Langmuir probe measurements in a VHF dielectric plasma etcher

Langmuir probe (LP) measurements in a realistic VHF CCP discharge are complicated by a number of factors, such as absence of a well-defined DC ground reference and unpredictable behavior of standard electronic components at VHF. The VHF source can produce plasma very efficiently; therefore, to reach the same plasma density, VHF discharges require lower power than HF discharges. Nevertheless, even at low source power ($\sim $100--200W with N$_{e} \quad \le $ 10$^{10}$ cm$^{-3})$, RF potential in a VHF CCP discharge can be large, especially compared to that in an ICP discharge with similar parameters.

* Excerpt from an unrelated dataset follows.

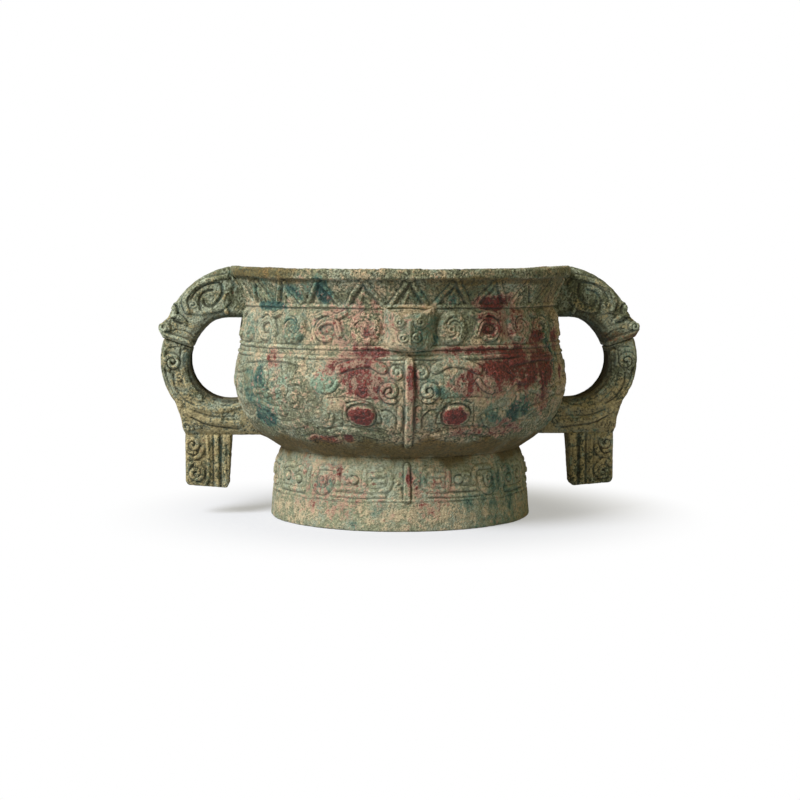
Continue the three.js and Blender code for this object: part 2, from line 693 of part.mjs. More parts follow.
// The small beast head on the neck band: a face with a square brow, two ears and two round eyes.
function crest() {
  const half = CREST_WIDTH / 2;
  const outline = [
    [CREST_CHIN_WIDTH / 2, CREST_BOTTOM],
    [CREST_CHEEK_WIDTH / 2, CREST_BOTTOM + CREST_CHEEK_RISE],
    [half, CREST_BOTTOM + CREST_TEMPLE_RISE],
    [half, CREST_TOP],
    [CREST_BROW_WIDTH / 2, CREST_TOP - CREST_BROW_DIP],
  ];
  const mirrored = outline.map(([x, y]) => [-x, y]).reverse();
  const face = shapeOf([
    [0, CREST_BOTTOM - CREST_CHIN],
    ...outline,
    [0, CREST_TOP - CREST_BROW_DIP + CREST_BROW_PEAK],
    ...mirrored,
  ]);
  const front = -(radiusAt(bowlPoints, (CREST_TOP + CREST_BOTTOM) / 2) + CREST_PROUD);
  const depth = CREST_PROUD + 4 * BITE;
  const eye = 2 * CREST_EYE_RADIUS;
  let body = solid(slab(face, depth, CREST_BEVEL).translate(0, front + depth / 2, 0));
  for (const side of [-1, 1]) {
    const earX = side * (half - CREST_EAR_WIDTH / 2);
    const earHeight = CREST_TOP - CREST_EAR_TALL / 2;
    const eyeX = (side * CREST_EYE_SPACING) / 2;
    body = body
      .add(bead(CREST_EAR_WIDTH, 2 * CREST_EAR_PROUD, CREST_EAR_TALL, earX, front, earHeight))
      .add(bead(eye, eye, eye, eyeX, front, CREST_BOTTOM + CREST_EYE_RISE));
  }
  const snoutHeight = CREST_BOTTOM + CREST_SNOUT_RISE;
  return body
    .add(bead(CREST_SNOUT_WIDTH, 2 * CREST_SNOUT_PROUD, CREST_SNOUT_TALL, 0, front, snoutHeight))
    .subtract(bowlEnvelope(GAP))
    .add(solid(crestPeg()));
}

// A point at an angle and a distance from the ring's centre, in X and height.
function roundLoop(angle, distance) {
  return [
    LOOP_CENTRE_X + distance * Math.cos(angle * DEGREE),
    LOOP_CENTRE_HEIGHT + distance * Math.sin(angle * DEGREE),
  ];
}

// A rectangle with rounded corners, from its lowest and highest corners.
function roundedRectangle(left, bottom, right, top, corner) {
  const shape = new THREE.Shape();
  shape.absarc(right - corner, bottom + corner, corner, -Math.PI / 2, 0, false);
  shape.absarc(right - corner, top - corner, corner, 0, Math.PI / 2, false);
  shape.absarc(left + corner, top - corner, corner, Math.PI / 2, Math.PI, false);
  shape.absarc(left + corner, bottom + corner, corner, Math.PI, 1.5 * Math.PI, false);
  return outlineOf(shape, CORNER_STEPS);
}

// The handle's full ring, before its upper half gives way to the beast's head.
function ring() {
  const half = LOOP_DEPTH / 2;
  const section = roundedRectangle(LOOP_INNER_RADIUS, -half, LOOP_OUTER_RADIUS, half, LOOP_CORNER);
  const points = section.getPoints().map((point) => [point.x, point.y]);
  return revolve([...points, points[0]])
    .rotateX(Math.PI / 2)
    .translate(LOOP_CENTRE_X, 0, LOOP_CENTRE_HEIGHT);
}

// What is cut from the ring above the beast's mouth.
function ringCut() {
  const far = 2 * LOOP_OUTER_RADIUS;
  const wedge = shapeOf([
    [LOOP_CENTRE_X, LOOP_CENTRE_HEIGHT],
    roundLoop(LOOP_TOP_ANGLE, far),
    [LOOP_CENTRE_X + far, LOOP_CENTRE_HEIGHT + far],
    [LOOP_CENTRE_X - far, LOOP_CENTRE_HEIGHT + far],
    [LOOP_CENTRE_X - far, LOOP_CENTRE_HEIGHT],
  ]);
  return solid(slab(wedge, 2 * LOOP_DEPTH, 0));
}

// The strut under the ring: it runs from the belly to the handle's outer edge and carries the pendant.
function strut() {
  const top = LOOP_CENTRE_HEIGHT - LOOP_INNER_RADIUS;
  const outer = PENDANT_OUTER_X + STRUT_MARGIN;
  const shape = shapeOf([
    [FOOT_TOP_RADIUS, STRUT_BOTTOM],
    [outer, STRUT_BOTTOM],
    [outer + STRUT_SWELL, STRUT_BOTTOM + STRUT_SWELL_RISE],
    roundLoop(STRUT_ANGLE, LOOP_OUTER_RADIUS),
    [LOOP_CENTRE_X + LOOP_INNER_RADIUS / 2, top - BITE],
    [LOOP_CENTRE_X, top],
    [FOOT_TOP_RADIUS, top - STRUT_FALL],
  ]);
  return slab(shape, LOOP_DEPTH, LOOP_CORNER / 2);
}

// A length of the ring between two angles and two radii, as wide as given: the clay core and its channel.
function ringSector(innerRadius, outerRadius, fromAngle, toAngle, width) {
  const shape = new THREE.Shape();
  shape.absarc(LOOP_CENTRE_X, LOOP_CENTRE_HEIGHT, outerRadius, toAngle * DEGREE, fromAngle * DEGREE, true);
  shape.absarc(LOOP_CENTRE_X, LOOP_CENTRE_HEIGHT, innerRadius, fromAngle * DEGREE, toAngle * DEGREE, false);
  return solid(slab(shape, width, 0));
}

// The tongue on top of the ring that the beast holds in its mouth, or with a clearance its socket.
function mouthTongue(clearance = 0) {
  const middle = (LOOP_INNER_RADIUS + LOOP_OUTER_RADIUS) / 2;
  const root = 2 * BITE;
  const length = TONGUE_LENGTH + clearance + root;
  const thickness = TONGUE_THICKNESS + 2 * clearance;
  return box(thickness, TONGUE_WIDTH + 2 * clearance, length, middle, 0, length / 2 - root)
    .rotateY(-LOOP_TOP_ANGLE * DEGREE)
    .translate(LOOP_CENTRE_X, 0, LOOP_CENTRE_HEIGHT);
}

// The peg on top of the pendant, or with a clearance its socket in the strut.
function pendantPeg(clearance = 0) {
  const middle = (PENDANT_INNER_X + PENDANT_OUTER_X) / 2;
  const root = 2 * BITE;
  const length = PEG_LENGTH + clearance + root;
  const height = STRUT_BOTTOM - GAP - root + length / 2;
  return box(PEG_WIDTH + 2 * clearance, PEG_DEPTH + 2 * clearance, length, middle, 0, height);
}

// A round stud on each side of the ring.
function loopStud(side) {
  const [x, height] = roundLoop(LOOP_STUD_ANGLE, (LOOP_INNER_RADIUS + LOOP_OUTER_RADIUS) / 2);
  const radius = LOOP_STUD_RADIUS;
  const stud = new THREE.CylinderGeometry(radius, radius, 2 * LOOP_STUD_PROUD, SMALL_STEPS);
  return solid(stud.translate(x, (side * LOOP_DEPTH) / 2, height));
}

function handleLoop() {
  const channel = ringSector(
    LOOP_INNER_RADIUS - BITE,
    LOOP_INNER_RADIUS + CORE_RECESS + CORE_DEPTH + GAP,
    CORE_BOTTOM_ANGLE - CORE_END_PLAY,
    CORE_TOP_ANGLE + CORE_END_PLAY,
    CORE_WIDTH + 2 * GAP,
  );
  return solid(ring())
    .subtract(ringCut())
    .add(solid(strut()))
    .add(loopStud(-1))
    .add(loopStud(1))
    .subtract(bowlEnvelope(GAP))
    .subtract(channel)
    .subtract(boss(LOWER_BOSS_HEIGHT, GAP))
    .subtract(solid(pendantPeg(GAP)))
    .add(solid(mouthTongue()));
}

function handleCore() {
  const inner = LOOP_INNER_RADIUS + CORE_RECESS;
  return ringSector(inner, inner + CORE_DEPTH, CORE_BOTTOM_ANGLE, CORE_TOP_ANGLE, CORE_WIDTH);
}

// The beast's profile in X and height: its crown falls in a spiral from the lip to the nose, the snout
// turns up, and the jaw comes back along the top of the ring and the finger hole.
function headShape() {
  const shape = new THREE.Shape();
  const [snoutX, snoutHeight] = roundLoop(SNOUT_ANGLE, SNOUT_DISTANCE);
  const crownHeight = LOOP_CENTRE_HEIGHT + HEAD_CROWN_RADIUS;
  const holeTop = LOOP_CENTRE_HEIGHT + LOOP_INNER_RADIUS;
  shape.moveTo(NECK_RADIUS - HEAD_ROOT, crownHeight);
  for (let i = 0; i <= HEAD_STEPS; i++) {
    const share = i / HEAD_STEPS;
    const angle = 90 + share * (HEAD_NOSE_ANGLE - 90);
    shape.lineTo(...roundLoop(angle, HEAD_CROWN_RADIUS + share * (HEAD_NOSE_RADIUS - HEAD_CROWN_RADIUS)));
  }
  shape.absarc(snoutX, snoutHeight, SNOUT_TIP_RADIUS, Math.PI / 2, -Math.PI / 4, true);
  for (const distance of [LOOP_OUTER_RADIUS, LOOP_INNER_RADIUS]) {
    const [x, height] = roundLoop(LOOP_TOP_ANGLE, distance);
    shape.lineTo(x, height + GAP);
  }
  for (let i = 1; i <= HEAD_STEPS; i++) {
    shape.lineTo(...roundLoop(LOOP_TOP_ANGLE + ((90 - LOOP_TOP_ANGLE) * i) / HEAD_STEPS, LOOP_INNER_RADIUS));
  }
  shape.lineTo(NECK_RADIUS - HEAD_ROOT, holeTop);
  return shape;
}

// A pointed ear, laid back along the side of the head.
function earShape() {
  const shape = new THREE.Shape();
  const half = EAR_WIDTH / 2;
  shape.moveTo(-EAR_LENGTH / 2, 0);
  shape.quadraticCurveTo(-EAR_LENGTH / 6, half, EAR_LENGTH / 4, half);
  shape.absarc(EAR_LENGTH / 4, 0, half, Math.PI / 2, -Math.PI / 2, true);
  shape.quadraticCurveTo(-EAR_LENGTH / 6, -half, -EAR_LENGTH / 2, 0);
  return shape;
}

function handleHead() {
  const [earX, earHeight] = roundLoop(EAR_ANGLE, EAR_DISTANCE);
  const [eyeX, eyeHeight] = roundLoop(HEAD_EYE_ANGLE, HEAD_EYE_DISTANCE);
  const eye = 2 * HEAD_EYE_RADIUS;
  const cheek = (HEAD_DEPTH - HEAD_BEVEL) / 2;
  const ear = slab(earShape(), HEAD_DEPTH + 2 * EAR_PROUD, EAR_BEVEL)
    .rotateY((180 + EAR_TILT) * DEGREE)
    .translate(earX, 0, earHeight);
  return solid(slab(headShape(), HEAD_DEPTH, HEAD_BEVEL))
    .add(solid(ear))
    .add(bead(eye, eye, eye, eyeX, cheek, eyeHeight))
    .add(bead(eye, eye, eye, eyeX, -cheek, eyeHeight))
    .subtract(bowlEnvelope(GAP))
    .subtract(boss(UPPER_BOSS_HEIGHT, GAP))
    .subtract(solid(mouthTongue(GAP)));
}

// The pendant's outline: a plate with rounded lower corners.
function pendantShape() {
  const top = STRUT_BOTTOM - GAP;
  const corner = PENDANT_CORNER;
  const shape = new THREE.Shape();
  shape.moveTo(PENDANT_INNER_X, top);
  shape.lineTo(PENDANT_INNER_X, PENDANT_BOTTOM + corner);
  shape.absarc(PENDANT_INNER_X + corner, PENDANT_BOTTOM + corner, corner, Math.PI, 1.5 * Math.PI, false);
  shape.absarc(PENDANT_OUTER_X - corner, PENDANT_BOTTOM + corner, corner, -Math.PI / 2, 0, false);
  shape.lineTo(PENDANT_OUTER_X, top);
  return shape;
}

// The tail scroll on the pendant's outer half: it hooks inwards twice on its way down.
function tailShape() {
  const outer = PENDANT_OUTER_X - TAIL_MARGIN;
  const inner = outer - TAIL_WIDTH;
  const top = STRUT_BOTTOM - GAP - TAIL_MARGIN;
  const bottom = PENDANT_BOTTOM + TAIL_MARGIN;
  const step = (top - bottom) / 5;
  const curve = splineOf([
    [outer, top],
    [inner, top - step],
    [inner, top - 2 * step],
    [outer, top - 3 * step],
    [outer, top - 4 * step],
    [inner, bottom],
  ]);
  return ribbon(curve, TAIL_BODY, RIBBON_STEPS);
}

function pendant() {
  const tall = STRUT_BOTTOM - GAP - PENDANT_BOTTOM;
  let body = solid(slab(pendantShape(), PENDANT_DEPTH, PENDANT_BEVEL));
  for (const face of [-PENDANT_DEPTH / 2, PENDANT_DEPTH / 2]) {
    for (let i = 1; i <= GROOVE_COUNT; i++) {
      const x = PENDANT_INNER_X + i * GROOVE_SPACING;
      const length = tall - 2 * GROOVE_MARGIN;
      const groove = box(GROOVE_WIDTH, 2 * GROOVE_DEPTH, length, x, face, PENDANT_BOTTOM + tall / 2);
      body = body.subtract(solid(groove));
    }
    body = body.add(solid(slab(tailShape(), 2 * TAIL_PROUD, 0).translate(0, face, 0)));
  }
  return body.add(solid(pendantPeg()));
}

const gui = new THREE.Group();

function place(name, body, material, parent = gui) {
  const mesh = new THREE.Mesh(geometryOf(body), material);
  mesh.name = name;
  parent.add(mesh);
}

place("bowl", bowl(), bronze);
place("ring_foot", ringFoot(), paleBronze);
chapletPlaces().forEach((spot, index) => place(`floor_chaplet_${index + 1}`, chaplet(spot), chapletBronze));

const crestBody = crest();
for (const [side, turn] of [
  ["front", 0],
  ["rear", Math.PI],
]) {
  const group = new THREE.Group();
  group.rotation.z = turn;
  place(`${side}_beast_head`, crestBody, bronze, group);
  gui.add(group);
}

const headBody = handleHead();
const loopBody = handleLoop();
const coreBody = handleCore();
const pendantBody = pendant();
for (const [side, turn] of [
  ["right", 0],
  ["left", Math.PI],
]) {
  const group = new THREE.Group();
  group.rotation.z = turn;
  place(`${side}_handle_head`, headBody, darkBronze, group);
  place(`${side}_handle_loop`, loopBody, darkBronze, group);
  place(`${side}_handle_core`, coreBody, clay, group);
  place(`${side}_pendant`, pendantBody, darkBronze, group);
  gui.add(group);
}

export default gui;
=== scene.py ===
# %% [markdown]
# # A buried bronze food vessel, sculpted and patinated
#
# A gui is a bowl for cooked grain. This one was cast in bronze about three thousand years ago and lay in
# the ground, so it wears its ornament soft and its skin in patches: pale malachite, buff earth, dark
# cuprite red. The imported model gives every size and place. This lesson lays a finely sculpted skin over
# it, piece by piece, and then paints and lights it.
#
# Lengths in the sculpting steps are millimetres, because that is how a foundry measures. They become
# metres once, when a mesh is written.

import math

import bmesh
import bpy
import numpy as np
from mathutils import Matrix, Vector


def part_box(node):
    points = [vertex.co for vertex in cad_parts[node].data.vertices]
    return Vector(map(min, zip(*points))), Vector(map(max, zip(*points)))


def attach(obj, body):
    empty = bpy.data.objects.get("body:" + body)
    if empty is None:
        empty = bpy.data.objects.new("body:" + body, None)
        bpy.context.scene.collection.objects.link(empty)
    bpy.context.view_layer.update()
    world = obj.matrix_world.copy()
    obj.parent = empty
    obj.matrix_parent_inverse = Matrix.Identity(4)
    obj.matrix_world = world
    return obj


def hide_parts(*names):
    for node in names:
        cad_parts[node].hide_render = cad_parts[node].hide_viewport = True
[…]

Uncompensated RF potential distorts both electron and ion parts of the measured V-I characteristic, resulting in unrealistic plasma parameters. Here, we present preliminary results of our work to develop a LP system suitable for measurements in a 162 MHz dielectric plasma etcher. The probe design employs many previously developed RF compensation techniques. Furthermore, all electronic components of the probe and the measuring circuit were characterized using a network analyzer to select adequate values. The probe was used to study the effects of magnetic field, input power, pressure, and other operating conditions on electron and ion density profiles. Electron temperature was found to be in the range of 1.8 -- 3.5 eV, and the shape of ion saturation curve was found to be in agreement with OML theory.